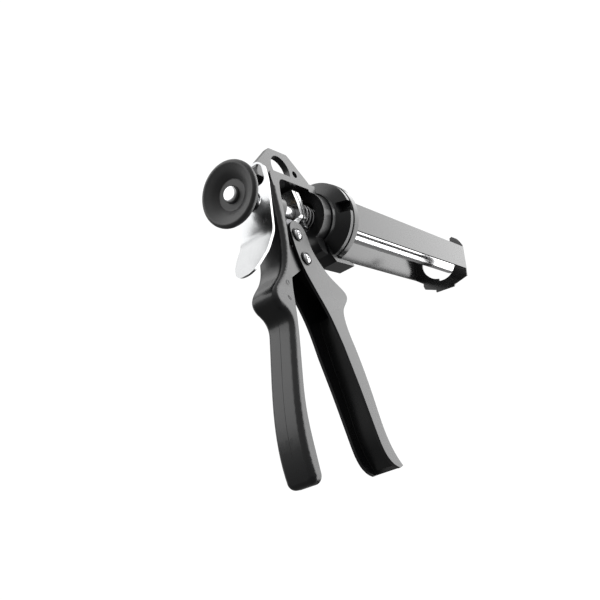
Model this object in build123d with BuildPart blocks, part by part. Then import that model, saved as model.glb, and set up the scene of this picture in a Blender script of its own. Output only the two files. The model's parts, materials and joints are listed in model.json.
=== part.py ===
"""Heavy-duty manual caulking gun for 310 ml cartridges.

Axes: +X runs along the push rod towards the nozzle, +Y is the gun's left, +Z is up.
Origin: on the push rod's axis, in the plane where the cartridge's base sits.
All sizes are millimetres.
"""
import os
from math import cos, radians, sin

from build123d import *

# ---- driving dimensions -------------------------------------------------------------

# push rod and its pull knob
rod_r = 6.0
rod_rear_x = -114.3
rod_tip_x = 244.7
knob_rim_r = 24.2
knob_rim_x = -116.3
knob_front_x = -98.0
knob_flat_x = -111.0
knob_pin_x = -103.0
knob_pin_r = 1.5

# cradle that holds a cartridge 50 mm across and 215 mm long
cradle_clear = 216.0
strip_t = 2.0
strip_out = 28.6
strip_half = 11.4
cradle_turn = 10.5
cup_r = 33.0
cup_back_x = -4.0
cup_floor_t = 2.0
cup_front_x = 3.0
cup_rim_t = 1.8
foot_in = 19.5
rivet_r = 2.0
rivet_across = 23.0
rivet_up = 6.0

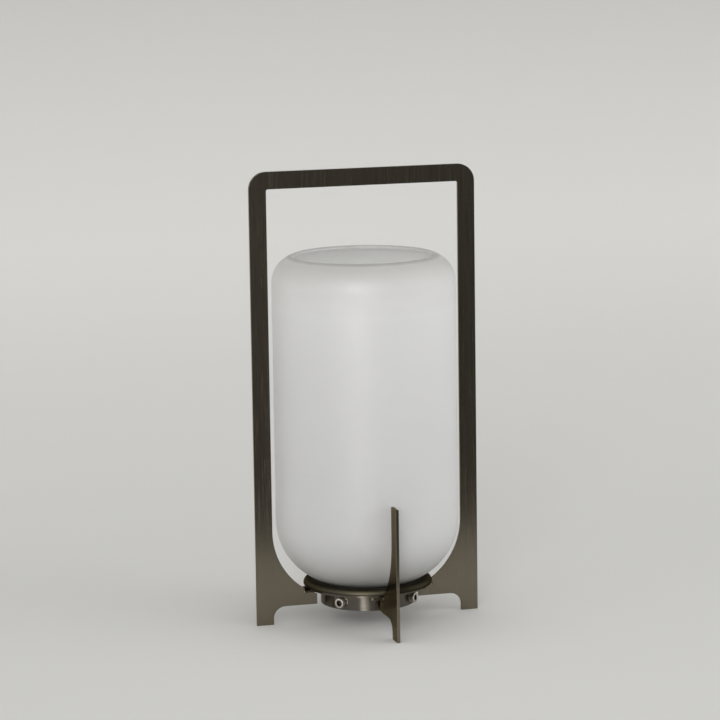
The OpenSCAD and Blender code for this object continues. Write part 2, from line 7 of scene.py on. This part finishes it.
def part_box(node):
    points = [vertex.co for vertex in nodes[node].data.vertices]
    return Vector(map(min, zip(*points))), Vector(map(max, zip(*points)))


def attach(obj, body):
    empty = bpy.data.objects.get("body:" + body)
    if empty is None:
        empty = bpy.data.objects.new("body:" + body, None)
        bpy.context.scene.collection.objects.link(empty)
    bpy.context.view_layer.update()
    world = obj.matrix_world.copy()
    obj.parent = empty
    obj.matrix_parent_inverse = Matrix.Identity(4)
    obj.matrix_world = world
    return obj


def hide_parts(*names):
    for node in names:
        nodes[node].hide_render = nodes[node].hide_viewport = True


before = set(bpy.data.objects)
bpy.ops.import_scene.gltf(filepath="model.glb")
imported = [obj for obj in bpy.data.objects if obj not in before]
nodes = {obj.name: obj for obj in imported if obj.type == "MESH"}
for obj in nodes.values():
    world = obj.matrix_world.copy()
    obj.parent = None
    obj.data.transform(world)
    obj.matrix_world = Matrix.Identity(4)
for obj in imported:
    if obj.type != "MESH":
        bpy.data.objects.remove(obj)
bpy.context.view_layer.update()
scene = bpy.context.scene
MM = 0.001

# ---------------------------------------------------------------- camera
# Fitted to the straight edges of the frame in the photograph: pixels, metres and angles.
PICTURE, FOCAL = 720, 3262.3
DISTANCE, AIM_SIDE, AIM_HEIGHT = 3.2125, -0.004427, 0.259935
AZIMUTH, ELEVATION, ROLL = radians(15.246), radians(9.455), radians(-0.832)
SENSOR = 36


def make_camera():
    back = Vector((-sin(AZIMUTH) * cos(ELEVATION), -cos(AZIMUTH) * cos(ELEVATION), sin(ELEVATION)))
    side = Vector((cos(AZIMUTH), -sin(AZIMUTH), 0))
    place = AIM_SIDE * side + Vector((0, 0, AIM_HEIGHT)) + DISTANCE * back
    right = (-back).cross(Vector((0, 0, 1))).normalized()
    up = right.cross(-back)
    x = cos(ROLL) * right + sin(ROLL) * up
    y = -sin(ROLL) * right + cos(ROLL) * up
    data = bpy.data.cameras.new("camera")
    data.sensor_width = SENSOR
    data.lens = FOCAL * SENSOR / PICTURE
    data.clip_end = 50
    data.dof.use_dof = False
    cam = bpy.data.objects.new("camera", data)
    cam.matrix_world = Matrix.Translation(place) @ Matrix((x, y, back)).transposed().to_4x4()
    scene.collection.objects.link(cam)
    scene.camera = cam


make_camera()
scene.view_settings.view_transform = "Standard"


# ---------------------------------------------------------------- node helpers
class Nodes:
    """Short ways to make and join the nodes of a material or a world, emptied first.

    A value is a number, a tuple or another node's socket. In a keyword that names a socket,
    an underscore stands for a space."""

    def __init__(self, owner):
        owner.use_nodes = True
        self.tree = owner.node_tree
        self.tree.nodes.clear()

    def put(self, value, socket):
        if isinstance(value, bpy.types.NodeSocket):
            self.tree.links.new(value, socket)
        else:
            socket.default_value = value

    def drive(self, node, **values):
        for key, value in values.items():
            self.put(value, node.inputs[key.replace("_", " ")])
        return node

    def node(self, kind, **values):
        return self.drive(self.tree.nodes.new("ShaderNode" + kind), **values)

    def coord(self, space="Object"):
        return self.node("TexCoord").outputs[space]

    def axes(self, space="Object"):
        """The X, Y and Z sockets of a place."""
        return self.node("SeparateXYZ", Vector=self.coord(space)).outputs

    def math(self, operation, *values, kind="Math", out=0):
        n = self.node(kind)
        n.operation = operation
        for value, socket in zip(values, n.inputs):
            self.put(value, socket)
        return n.outputs[out]

    def ramp(self, value, low, high, a=0.0, b=1.0):
        """Maps a value between two positions onto two values."""
        n = self.node("MapRange", Value=value, From_Min=low, From_Max=high, To_Min=a, To_Max=b)
        return n.outputs["Result"]

    def mix(self, factor, a, b):
        """Mixes two colours by a factor."""
        n = self.node("Mix")
        n.data_type = "RGBA"
        self.put(factor, n.inputs["Factor"])
        for value, socket in ((a, n.inputs[6]), (b, n.inputs[7])):
            self.put((*value, 1) if isinstance(value, tuple) else value, socket)
        return n.outputs[2]

    def noise(self, scale, stretch=(1, 1, 1), detail=3.0, rough=0.5):
        place = self.node("Mapping", Vector=self.coord(), Scale=stretch).outputs["Vector"]
        n = self.node("TexNoise", Vector=place, Scale=scale, Detail=detail, Roughness=rough)
        return n.outputs["Fac"]

    def rings(self, scale):
        """Noise that is the same all round the Z axis, for turned surfaces."""
        x, y, z = self.axes()
        square = self.math("ADD", self.math("MULTIPLY", x, x), self.math("MULTIPLY", y, y))
        place = self.node("CombineXYZ", X=self.math("SQRT", square), Z=z).outputs["Vector"]
        n = self.node("TexNoise", Vector=place, Scale=scale, Detail=3.0, Roughness=0.65)
        return n.outputs["Fac"]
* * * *
■ What needs to be done ■
From the listing above, reproduce all the lines exactly.

■ Response below ■
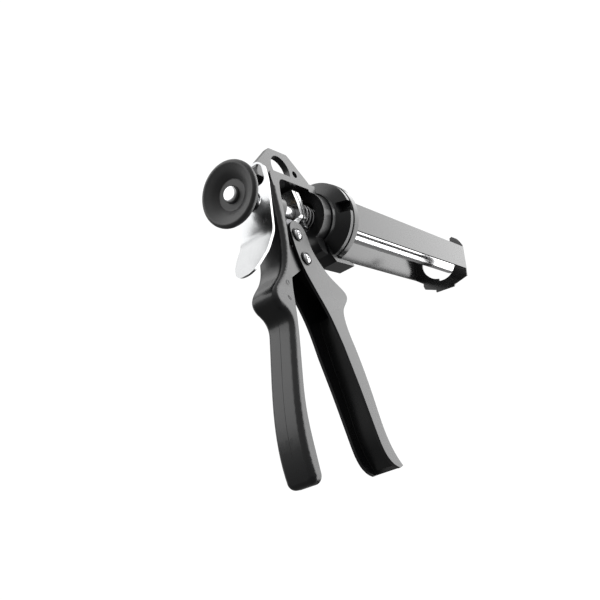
Model this object in build123d with BuildPart blocks, part by part. Then import that model, saved as model.glb, and set up the scene of this picture in a Blender script of its own. Output only the two files. The model's parts, materials and joints are listed in model.json.
=== part.py ===
"""Heavy-duty manual caulking gun for 310 ml cartridges.

Axes: +X runs along the push rod towards the nozzle, +Y is the gun's left, +Z is up.
Origin: on the push rod's axis, in the plane where the cartridge's base sits.
All sizes are millimetres.
"""
import os
from math import cos, radians, sin

from build123d import *

# ---- driving dimensions -------------------------------------------------------------

# push rod and its pull knob
rod_r = 6.0
rod_rear_x = -114.3
rod_tip_x = 244.7
knob_rim_r = 24.2
knob_rim_x = -116.3
knob_front_x = -98.0
knob_flat_x = -111.0
knob_pin_x = -103.0
knob_pin_r = 1.5

# cradle that holds a cartridge 50 mm across and 215 mm long
cradle_clear = 216.0
strip_t = 2.0
strip_out = 28.6
strip_half = 11.4
cradle_turn = 10.5
cup_r = 33.0
cup_back_x = -4.0
cup_floor_t = 2.0
cup_front_x = 3.0
cup_rim_t = 1.8
foot_in = 19.5
rivet_r = 2.0
rivet_across = 23.0
rivet_up = 6.0

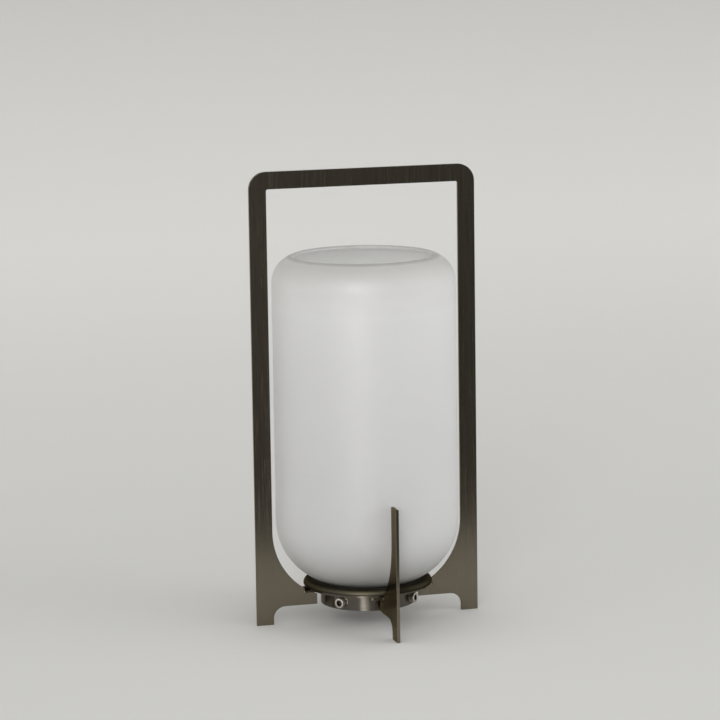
The OpenSCAD and Blender code for this object continues. Write part 2, from line 7 of scene.py on. This part finishes it.
def part_box(node):
    points = [vertex.co for vertex in nodes[node].data.vertices]
    return Vector(map(min, zip(*points))), Vector(map(max, zip(*points)))


def attach(obj, body):
    empty = bpy.data.objects.get("body:" + body)
    if empty is None:
        empty = bpy.data.objects.new("body:" + body, None)
        bpy.context.scene.collection.objects.link(empty)
    bpy.context.view_layer.update()
    world = obj.matrix_world.copy()
    obj.parent = empty
    obj.matrix_parent_inverse = Matrix.Identity(4)
    obj.matrix_world = world
    return obj


def hide_parts(*names):
    for node in names:
        nodes[node].hide_render = nodes[node].hide_viewport = True


before = set(bpy.data.objects)
bpy.ops.import_scene.gltf(filepath="model.glb")
imported = [obj for obj in bpy.data.objects if obj not in before]
nodes = {obj.name: obj for obj in imported if obj.type == "MESH"}
for obj in nodes.values():
    world = obj.matrix_world.copy()
    obj.parent = None
    obj.data.transform(world)
    obj.matrix_world = Matrix.Identity(4)
for obj in imported:
    if obj.type != "MESH":
        bpy.data.objects.remove(obj)
bpy.context.view_layer.update()
scene = bpy.context.scene
MM = 0.001

# ---------------------------------------------------------------- camera
# Fitted to the straight edges of the frame in the photograph: pixels, metres and angles.
PICTURE, FOCAL = 720, 3262.3
DISTANCE, AIM_SIDE, AIM_HEIGHT = 3.2125, -0.004427, 0.259935
AZIMUTH, ELEVATION, ROLL = radians(15.246), radians(9.455), radians(-0.832)
SENSOR = 36


def make_camera():
    back = Vector((-sin(AZIMUTH) * cos(ELEVATION), -cos(AZIMUTH) * cos(ELEVATION), sin(ELEVATION)))
    side = Vector((cos(AZIMUTH), -sin(AZIMUTH), 0))
    place = AIM_SIDE * side + Vector((0, 0, AIM_HEIGHT)) + DISTANCE * back
    right = (-back).cross(Vector((0, 0, 1))).normalized()
    up = right.cross(-back)
    x = cos(ROLL) * right + sin(ROLL) * up
    y = -sin(ROLL) * right + cos(ROLL) * up
    data = bpy.data.cameras.new("camera")
    data.sensor_width = SENSOR
    data.lens = FOCAL * SENSOR / PICTURE
    data.clip_end = 50
    data.dof.use_dof = False
    cam = bpy.data.objects.new("camera", data)
    cam.matrix_world = Matrix.Translation(place) @ Matrix((x, y, back)).transposed().to_4x4()
    scene.collection.objects.link(cam)
    scene.camera = cam


make_camera()
scene.view_settings.view_transform = "Standard"


# ---------------------------------------------------------------- node helpers
class Nodes:
    """Short ways to make and join the nodes of a material or a world, emptied first.

    A value is a number, a tuple or another node's socket. In a keyword that names a socket,
    an underscore stands for a space."""

    def __init__(self, owner):
        owner.use_nodes = True
        self.tree = owner.node_tree
        self.tree.nodes.clear()

    def put(self, value, socket):
        if isinstance(value, bpy.types.NodeSocket):
            self.tree.links.new(value, socket)
        else:
            socket.default_value = value

    def drive(self, node, **values):
        for key, value in values.items():
            self.put(value, node.inputs[key.replace("_", " ")])
        return node

    def node(self, kind, **values):
        return self.drive(self.tree.nodes.new("ShaderNode" + kind), **values)

    def coord(self, space="Object"):
        return self.node("TexCoord").outputs[space]

    def axes(self, space="Object"):
        """The X, Y and Z sockets of a place."""
        return self.node("SeparateXYZ", Vector=self.coord(space)).outputs

    def math(self, operation, *values, kind="Math", out=0):
        n = self.node(kind)
        n.operation = operation
        for value, socket in zip(values, n.inputs):
            self.put(value, socket)
        return n.outputs[out]

    def ramp(self, value, low, high, a=0.0, b=1.0):
        """Maps a value between two positions onto two values."""
        n = self.node("MapRange", Value=value, From_Min=low, From_Max=high, To_Min=a, To_Max=b)
        return n.outputs["Result"]

    def mix(self, factor, a, b):
        """Mixes two colours by a factor."""
        n = self.node("Mix")
        n.data_type = "RGBA"
        self.put(factor, n.inputs["Factor"])
        for value, socket in ((a, n.inputs[6]), (b, n.inputs[7])):
            self.put((*value, 1) if isinstance(value, tuple) else value, socket)
        return n.outputs[2]

    def noise(self, scale, stretch=(1, 1, 1), detail=3.0, rough=0.5):
        place = self.node("Mapping", Vector=self.coord(), Scale=stretch).outputs["Vector"]
        n = self.node("TexNoise", Vector=place, Scale=scale, Detail=detail, Roughness=rough)
        return n.outputs["Fac"]

    def rings(self, scale):
        """Noise that is the same all round the Z axis, for turned surfaces."""
        x, y, z = self.axes()
        square = self.math("ADD", self.math("MULTIPLY", x, x), self.math("MULTIPLY", y, y))
        place = self.node("CombineXYZ", X=self.math("SQRT", square), Z=z).outputs["Vector"]
        n = self.node("TexNoise", Vector=place, Scale=scale, Detail=3.0, Roughness=0.65)
        return n.outputs["Fac"]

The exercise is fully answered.